PiS jest też dziś partią, która na własne życzenie usytuowała się na marginesie europejskiej polityki, w opozycji wobec jej głównego nurtu, rozciągającego się od chadecji, przez liberałów i zielonych po socjaldemokrację. Szukając sobie sojuszników na tym marginesie PiS zaczął wchodzić w alianse z coraz bardziej egzotycznymi, skrajnie prawicowymi, antyeuropejskimi i mniej lub bardziej przyjaźnie patrzącymi na Rosję formacjami. Jest głęboko symboliczne, że Mateusz Morawiecki nie miał czasu, by wziąć udział w sejmowej debacie wokół expose Radosława Sikorskiego, bo przebywał na zjeździe trumpistów i europejskiej skrajnej prawicy w Budapeszcie.
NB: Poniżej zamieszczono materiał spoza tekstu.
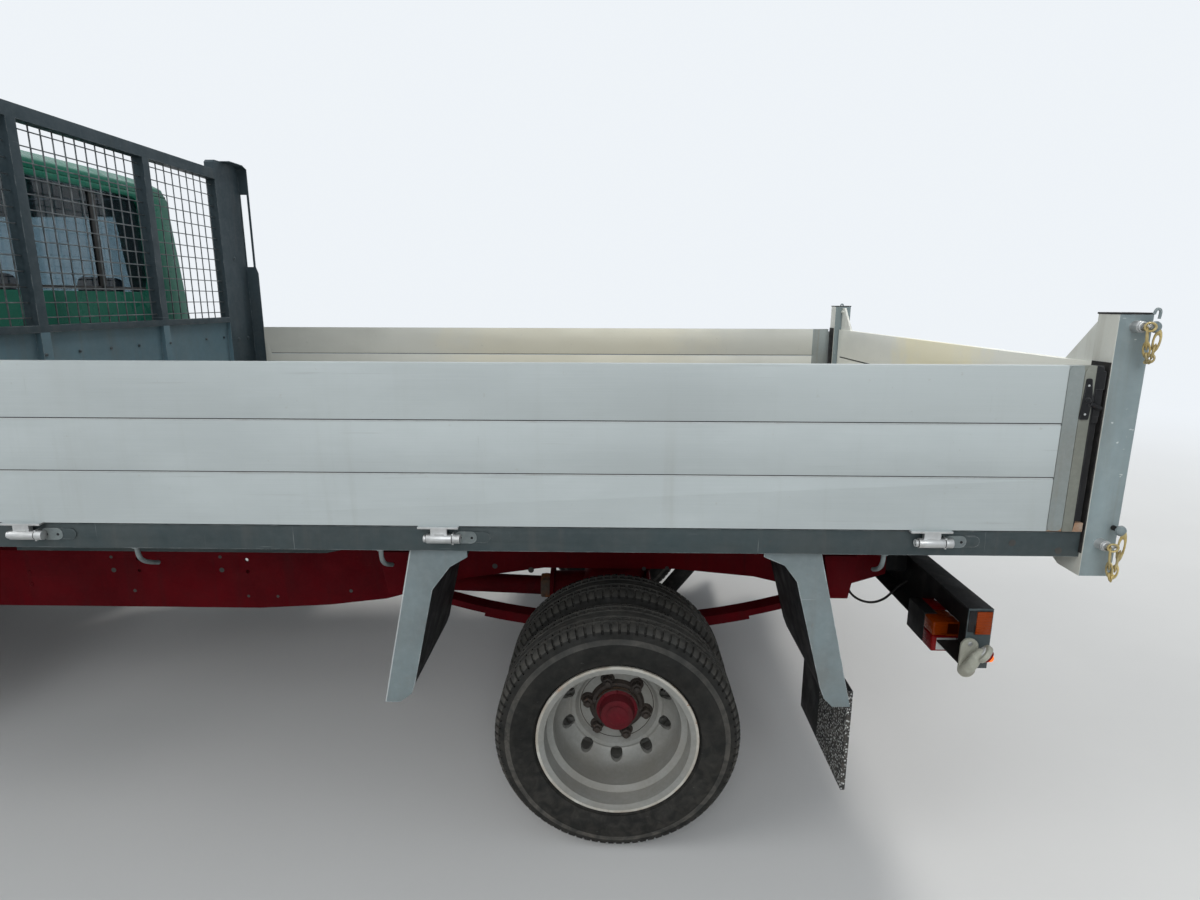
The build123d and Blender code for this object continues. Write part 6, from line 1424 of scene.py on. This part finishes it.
# place, radius, marks, needle's angle
dials = ((0.395, 0.036, 13, 222), (0.545, 0.036, 13, 222), (0.470, 0.020, 7, 120))


def dialFaces():
    pane(bm, rectangle(0.47, 0.010, 0.312, 0.084, 0.001), 0.015, 0.002, normal=(0, 0, 1))
    for u, radius, marks, turn in dials:
        rod(bm, (u, 0.010, 0.002), (u, 0.010, 0.0045), radius, 32, bevel=0.0006)


def dialMarks():
    for u, radius, marks, needle in dials:
        hoop(bm, (u, 0.010, 0.0046), (0, 0, 1), radius, 0.0008, steps=32, sides=6)
        for count in range(marks):
            turn = radians(225 - 270 * count / (marks - 1))
            reach = Vector((cos(turn), sin(turn), 0))
            at = Vector((u, 0.010, 0.0048))
            rod(bm, at + reach * radius * (0.74 if count % 2 else 0.66), at + reach * radius * 0.90, 0.0006, 5)


# the needles take the glowing lens: a painted glow
def needles():
    for u, radius, marks, turn in dials:
        at = Vector((u, 0.010, 0.0058))
        rod(bm, at, at + Vector((cos(radians(turn)), sin(radians(turn)), 0)) * radius * 0.78, 0.0011, 6, tip=0.0005)
        rod(bm, at - Vector((0, 0, 0.001)), at + Vector((0, 0, 0.0012)), 0.0035, 12)


onDash(dashShapes)
dye(bm, 0)
onDash(dialFaces)
dye(bm, 1)
onDash(dialMarks)
dye(bm, 2)
onDash(needles)
dye(bm, 3)
block(bm, (1.585, -0.665, 1.098), (1.700, -0.275, 1.162), 0.022, 3)  # hood over the dials
rod(bm, (1.36, -0.17, 0.681), (1.352, -0.17, 0.770), 0.062, 24, tip=0.018, bevel=0.004)
rod(bm, (1.353, -0.17, 0.760), (1.325, -0.17, 0.980), 0.008, 14, tip=0.007)
ball(bm, (1.322, -0.17, 1.002), 0.026, (1, 1, 1.15), 20)
block(bm, (0.98, -0.190, 0.681), (1.20, -0.150, 0.715), 0.008)
rod(bm, (1.02, -0.17, 0.712), (1.235, -0.17, 0.800), 0.010, 14)
rod(bm, (1.150, -0.17, 0.766), (1.265, -0.17, 0.812), 0.0155, 18, bevel=0.004)
for y, wide in ((-0.60, 0.05), (-0.48, 0.05), (-0.37, 0.04)):
    rod(bm, (1.66, y, 0.93), (1.53, y, 0.835), 0.008, 10)
    block(bm, (1.512, y - wide / 2, 0.795), (1.530, y + wide / 2, 0.862), 0.004)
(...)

Można się spodziewać, że zdjęcia Morawieckiego z Orbanem czy Marine Le Pen – która za rządów PiS podejmowana była w Warszawie z honorami należnymi raczej prezydentce Francji niż liderce partii opozycyjnej – będą wykorzystywane w kampanii KO i jej koalicjantów. Bo patrząc na sojuszników PiS trudno uwierzyć, że nie jest to antyeuropejska partia.

Straszenie PiS, który wspólnie z Le Pen i europejską skrajną prawicą chce rozłożyć od środka Unię, na pewno zadziała mobilizująco na część wyborców partii tworzących rząd. Pytanie na jak wielką. Lęk przed PiS jako partią polexitu ma swoje granice jaka paliwo mobilizacyjne. Tym bardziej, że część treści, jakie podnoszą populiści odwołują się do realnych społecznych obaw – zwłaszcza tyvh związanych z kosztami zielonej transformacji. Oprócz straszenia PiS – choć jest czym straszyć – dobrze byłoby, by partie koalicji rządowej odniosły się też w swojej kampanii do tych problemów i odpowiedziały na uzasadnione społeczne obawy.